O powodzeniu produkcji ekologicznej ziemniaków decyduje w dużej mierze właściwy dobór odmian. Jedną z ważniejszych cech odmian w uprawie ekologicznej jest wysoka odporność na zarazę ziemniaka. Wykorzystanie odporności na tę chorobę jest jednym z elementów ochrony przed jej rozwojem. Według Kapsy, odmiany o stopniu odporności 7-8 (w skali 9-stopniowej) mogą pozostawać w latach o późnym pojawieniu się zarazy niechronione lub też wystarczająco skuteczna może być ochrona ograniczona.

W naszych badaniach stwierdzono wyraźną zależność pomiędzy odpornością odmian na patogen a rozwojem choroby.

Odmiany z grupy bardzo wczesnych i wczesnych, o niskiej odporności charakteryzowały się szybszym tempem rozwoju choroby niż odmiany o wyższej odporności. Podobne zależności występują w przypadku alternariozy.

Odmiany wczesne, szybciej starzejące się są bardziej podatne na tę chorobę, co również potwierdzono w naszych badaniach.

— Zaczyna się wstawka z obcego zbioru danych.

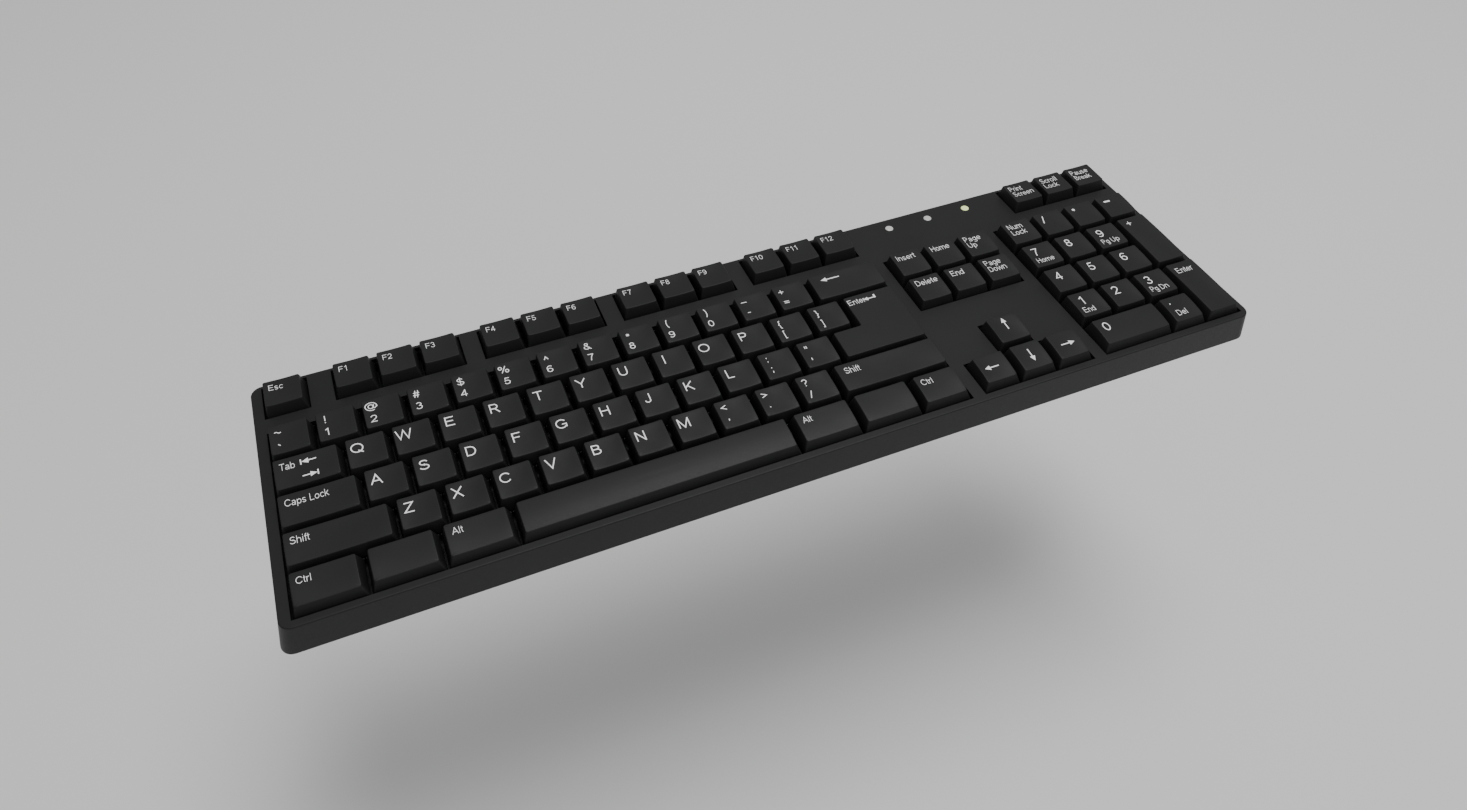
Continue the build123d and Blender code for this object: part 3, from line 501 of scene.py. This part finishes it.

Rozwój chorób w poszczególnych latach i systemach produkcji miał wpływ na wielkość plonu bulw. W roku 2010 plony były generalnie niższe niż w roku 2011, pomimo mniejszego zagrożenia zarazą. Taka sytuacja jest powszechnie znana, tzn. lata zarazowe są na ogół latami wysokich plonów ziemniaków.

Związane jest to głównie z dużą ilością opadów. Przy dostatecznej ochronie roślin plony w takich latach są bardzo wysokie, co potwierdzają nasze badania.

W przypadku plantacji ekologicznej spadek plonu w tym roku w stosunku do plantacji konwencjonalnej był znacznie większy niż w roku ,,niezarazowym’’, tj. 2010. Generalnie jednak, im większe zagrożenie zarazą, tym mniejszy plon, co również potwierdziły średnie wyniki z 2-letnich badań.

W systemie ekologicznym (średnia z 2 lat badań) plon wyniósł 23,6 t/ha, w systemie konwencjonalnym z ochroną ograniczoną ok. 45 t/ha, a w systemie konwencjonalnym z ochroną intensywną ponad 49 t/ha. W poszczególnych systemach produkcji różnice w plonie bulw zależały od lat badań.

W systemie ekologicznym - pomimo różnej presji ,,zarazowej’’, plon był na bardzo zbliżonym poziomie w obu latach prowadzenia doświadczenia.

W systemie konwencjonalnym - szczególnie z intensywną ochroną w 2011 r., plon był znacznie wyższy niż w roku 2010. Należy zauważyć, że w sezonie o małej presji patogenu, tj. w 2010 r., różnica w plonie bulw między systemem konwencjonalnym z ograniczoną ochroną a systemem ekologicznym wynosiła ok. 17 t/ha, a w roku ,,zarazowym’’, tj. 2011, aż 24,5 t/ha. Najniższy plon uzyskano dla grupy odmian bardzo wczesnych i wczesnych, najwyższy zaś dla grupy odmian średnio wczesnych.

Godne podkreślenia jest również to, że plony bulw uzyskiwane z plantacji ekologicznej nie były niższe, a nawet przekraczały w obu latach badań średni plon krajowy, tj. 17,9 t/ha w roku 2010 i 23,7 t/ha w roku 2011 (dane GUS).

Oznacza to, że nawet w roku o silnej presji patogenu, przy zastosowaniu tylko preparatów miedziowych możliwe jest uzyskanie na plantacji ekologicznej plonów nieodbiegających od średnich plonów uzyskiwanych w kraju.